The distribution mean is 8.31%. The median is 7.07%. The standard deviation is 5.44%, and the inter quartile range is 4.83%.
ggplot(target_mean, aes(x = mean)) +
geom_histogram(aes(y = ..count..), binwidth = 1,colour = "#1F3552", fill = "steelblue") +
scale_x_continuous(name = "Unemployment Rate",breaks = seq(0, 30, 2), limits=c(0, 30)) +
scale_y_continuous(name = "Count") +
ggtitle("2011 - 2015: Average Annual Unemployment Rate of 71 Countries") +
theme_minimal()
target_mean %>% dplyr::summarise(dist_mean = mean(mean),
dist_median = median(mean),
dist_sd = sd(mean),
dist_IQR = IQR(mean))
## dist_mean dist_median dist_sd dist_IQR
## 1 8.31395 7.071833 5.439919 4.823871
To visualize the overall trend of the world’s unemployment rate (as represented by the 71 countries) for each year, a simple average of all of the countries’ annual unemployment rates was calculated for each year.

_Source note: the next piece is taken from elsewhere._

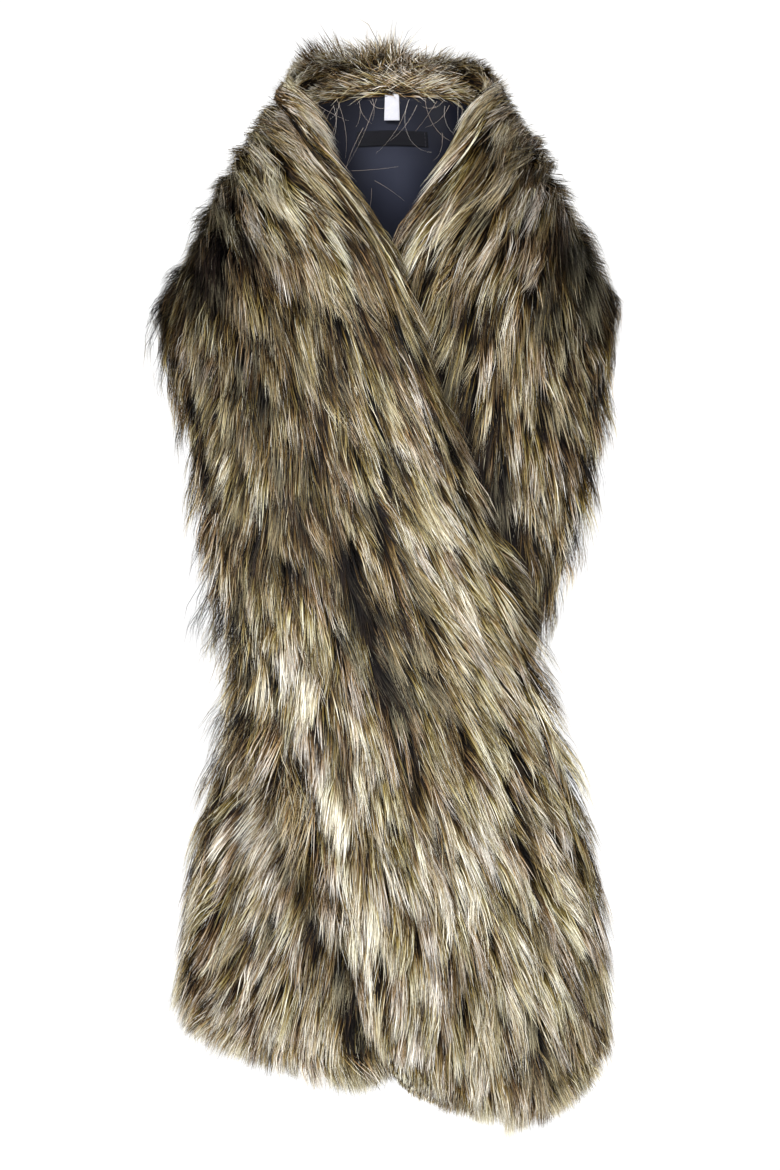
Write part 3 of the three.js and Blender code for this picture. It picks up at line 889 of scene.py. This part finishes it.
        # The patches are looked up a little way off, so that their edges break up into streaks.
        x, _, z = self.points[:, 3].T
        x = x + self.lock_normal(PATCH_OFF["x"])
        z = z + self.lock_normal(PATCH_OFF["z"][0]) + self.tuft_normal(PATCH_OFF["z"][1])
        tone = np.interp(z, *zip(*HEIGHT_TONES)) + patch_tone(patches_and_shadows, x, z)
        tone += self.lock_normal(TONE["lock"]) + self.tuft_normal(TONE["tuft"])
        tone += rng.normal(0, 1, total) * np.where(self.fine, TONE["fine"], TONE["wide"])
        # Dark fine strands are dark hairs that partly stand in as painted shade between the pale ones. Low
        # strands are underfur, darker partly in colour and partly as painted shade deep in the pile.
        dark = self.fine & (rng.random(total) < TONE["dark_share"])
        tone -= np.where(dark, TONE["dark"], 0) + np.where(self.low, TONE["low"], 0)
        tip = self.lock_normal(TIP["lock"]) + rng.normal(0, TIP["strand"], total)
        tip -= np.where(self.fine & (rng.random(total) < TIP["dark_share"]), 1.0, 0)
        hue = 0.5 + self.lock_normal(HUE["lock"]) + self.tuft_normal(HUE["tuft"])
        return np.stack([np.clip(tone, 0, 1), np.clip((tip + 1) / 2, 0, 1), np.clip(hue, 0, 1)], 1)


def stepped(values, steps):
    """Values from 0 to 1, moved to the middles of equal steps, and the steps' numbers."""
    step = np.clip(np.floor(values * steps), 0, steps - 1)
    return (step + 0.5) / steps, step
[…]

Below is a bar graph that shows the overall annual unemployment rate for each year. As you can see, 2013 ranked as the highest in overall average unemployment rate at 8.44%, and 2015 ranked lowest at 7.97%.
Looking at the bar graph below, there was an increasing trend from 2011 to 2013 and a decreasing trend from 2013 to 2015.
year_mean <-
data.frame(target %>% dplyr::group_by(year) %>% summarise(year_mean = mean(annual_unemployment)))
ggplot(data = year_mean, aes(x=year, y=year_mean)) +
geom_bar(stat="identity", width=0.5, color="#1F3552", fill="steelblue",
position=position_dodge()) +
geom_text(aes(label=round(year_mean, digits=2)), vjust=1.3, size=3.0, color="white") +
ggtitle("2011 - 2015: Overall Annual Unemployment Rate") +
ylab("") + xlab("Unemployment Rate") +
theme_minimal()